# Work required
Repeat exactly the lines between and including those that contain "const group = new THREE.Group();" and "obj.parent = None". Output no other line.

━━━

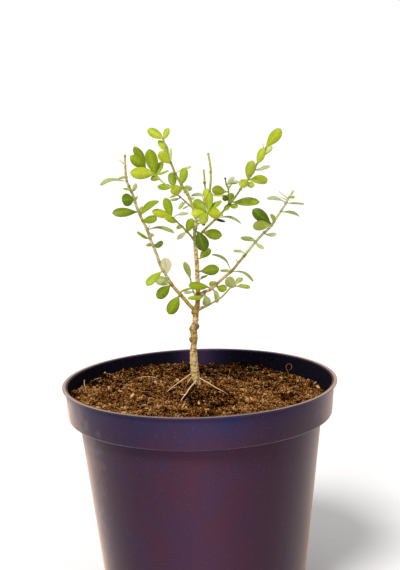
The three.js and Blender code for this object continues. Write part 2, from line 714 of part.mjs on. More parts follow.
const LEAFY = [
  ['left_limb', leftLimb, leafGreen('#7f9c1e'), []],
  ['right_limb', rightLimb, leafGreen('#6f9420'), []],
  ['low_right_twig', lowRightTwig, leafGreen('#96ac44'), []],
  ['low_left_shoot', lowLeftShoot, leafGreen('#a0b848'), []],
  ['middle_left_twig', middleLeftTwig, leafGreen('#90ae0a'), []],
  ['left_leader', leftLeader, leafGreen('#a9b93a'), [leftSideShoot, backShoot]],
  ['left_side_shoot', leftSideShoot, leafGreen('#a8be1e'), []],
  ['back_shoot', backShoot, leafGreen('#4e6a10'), []],
  ['centre_shoot', centreShoot, leafGreen('#a3ae0e'), []],
  ['left_bare_shoot', leftBareShoot, bareStem, []],
  ['right_bare_shoot', rightBareShoot, bareStem, []],
  ['right_shoot', rightShoot, leafGreen('#a3b41a'), [brownTippedTwig]],
  ['brown_tipped_twig', brownTippedTwig, leafGreen('#8a9a2a'), []],
];

const group = new THREE.Group();
group.add(meshOf('pot', potSolid(), plastic));
group.add(meshOf('soil', soilSolid([
  trunkRod(4, HOLE_GAP), ...ROOTS.map((root) => rootRod(root, HOLE_GAP)),
]), peat));
group.add(meshOf('trunk', trunkSolid(stumpsOnTrunk), bark));
for (const [name, stem, material, children] of LEAFY) {
  const solid = fuse([stem.solid(), ...children.map((child) => child.stump())]);
  group.add(meshOf(name, solid, material));
}
for (const [name, radius, leaf] of MAIN_STEM_LEAVES) {
  group.add(meshOf(name, loneLeaf(trunkRoute(), radius, leaf), leafGreen('#4f7a0a')));
}
group.add(meshOf('dry_leaf', loneLeaf(leftLimb.route, 1.25, DRY_LEAF), deadLeaf));

export default group;
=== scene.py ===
"""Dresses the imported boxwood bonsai: smooth moulded pot, crumbly peat, knotted wood, fine leaves.

Blender works in metres, +Z up, with the origin in the middle of the pot's foot. The layout values
below are in millimetres, as in the part's own source, and become metres where a mesh is made.
"""

import logging
import math
import random
from collections.abc import Callable, Sequence
from dataclasses import dataclass, field
from enum import Enum

import bmesh
import bpy
import numpy as np
from mathutils import Matrix, Vector, kdtree, noise


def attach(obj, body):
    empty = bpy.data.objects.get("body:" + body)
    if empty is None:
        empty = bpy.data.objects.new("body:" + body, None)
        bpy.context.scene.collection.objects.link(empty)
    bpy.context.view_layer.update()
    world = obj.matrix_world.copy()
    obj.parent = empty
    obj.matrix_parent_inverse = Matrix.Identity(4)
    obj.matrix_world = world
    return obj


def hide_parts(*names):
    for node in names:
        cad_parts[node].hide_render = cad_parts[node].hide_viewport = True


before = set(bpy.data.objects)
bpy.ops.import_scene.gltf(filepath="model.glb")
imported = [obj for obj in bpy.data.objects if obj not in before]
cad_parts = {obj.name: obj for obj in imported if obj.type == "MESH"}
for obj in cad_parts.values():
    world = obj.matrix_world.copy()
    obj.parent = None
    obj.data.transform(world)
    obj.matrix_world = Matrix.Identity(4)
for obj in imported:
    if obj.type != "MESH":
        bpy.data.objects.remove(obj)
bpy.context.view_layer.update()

LOG = logging.getLogger("boxwood")
MM = 0.001
BODY = "root"

# The crown is laid out in its front view: x and z in the tree's own upright plane, and how far
# behind that plane a point lies. A point off the plane moves along the line of sight.
TREE_PLANE = 14.0
VIEWPOINT = Vector((0.0, -1066.0, 450.0))

# A Mix node that mixes colours: the indices of its sockets, and its setting
MIX_A, MIX_B, MIX_RESULT = 6, 7, 2
COLOURS = {"data_type": "RGBA"}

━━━

# Worked solution
const group = new THREE.Group();
group.add(meshOf('pot', potSolid(), plastic));
group.add(meshOf('soil', soilSolid([
  trunkRod(4, HOLE_GAP), ...ROOTS.map((root) => rootRod(root, HOLE_GAP)),
]), peat));
group.add(meshOf('trunk', trunkSolid(stumpsOnTrunk), bark));
for (const [name, stem, material, children] of LEAFY) {
  const solid = fuse([stem.solid(), ...children.map((child) => child.stump())]);
  group.add(meshOf(name, solid, material));
}
for (const [name, radius, leaf] of MAIN_STEM_LEAVES) {
  group.add(meshOf(name, loneLeaf(trunkRoute(), radius, leaf), leafGreen('#4f7a0a')));
}
group.add(meshOf('dry_leaf', loneLeaf(leftLimb.route, 1.25, DRY_LEAF), deadLeaf));

export default group;
=== scene.py ===
"""Dresses the imported boxwood bonsai: smooth moulded pot, crumbly peat, knotted wood, fine leaves.

Blender works in metres, +Z up, with the origin in the middle of the pot's foot. The layout values
below are in millimetres, as in the part's own source, and become metres where a mesh is made.
"""

import logging
import math
import random
from collections.abc import Callable, Sequence
from dataclasses import dataclass, field
from enum import Enum

import bmesh
import bpy
import numpy as np
from mathutils import Matrix, Vector, kdtree, noise


def attach(obj, body):
    empty = bpy.data.objects.get("body:" + body)
    if empty is None:
        empty = bpy.data.objects.new("body:" + body, None)
        bpy.context.scene.collection.objects.link(empty)
    bpy.context.view_layer.update()
    world = obj.matrix_world.copy()
    obj.parent = empty
    obj.matrix_parent_inverse = Matrix.Identity(4)
    obj.matrix_world = world
    return obj


def hide_parts(*names):
    for node in names:
        cad_parts[node].hide_render = cad_parts[node].hide_viewport = True


before = set(bpy.data.objects)
bpy.ops.import_scene.gltf(filepath="model.glb")
imported = [obj for obj in bpy.data.objects if obj not in before]
cad_parts = {obj.name: obj for obj in imported if obj.type == "MESH"}
for obj in cad_parts.values():
    world = obj.matrix_world.copy()
    obj.parent = None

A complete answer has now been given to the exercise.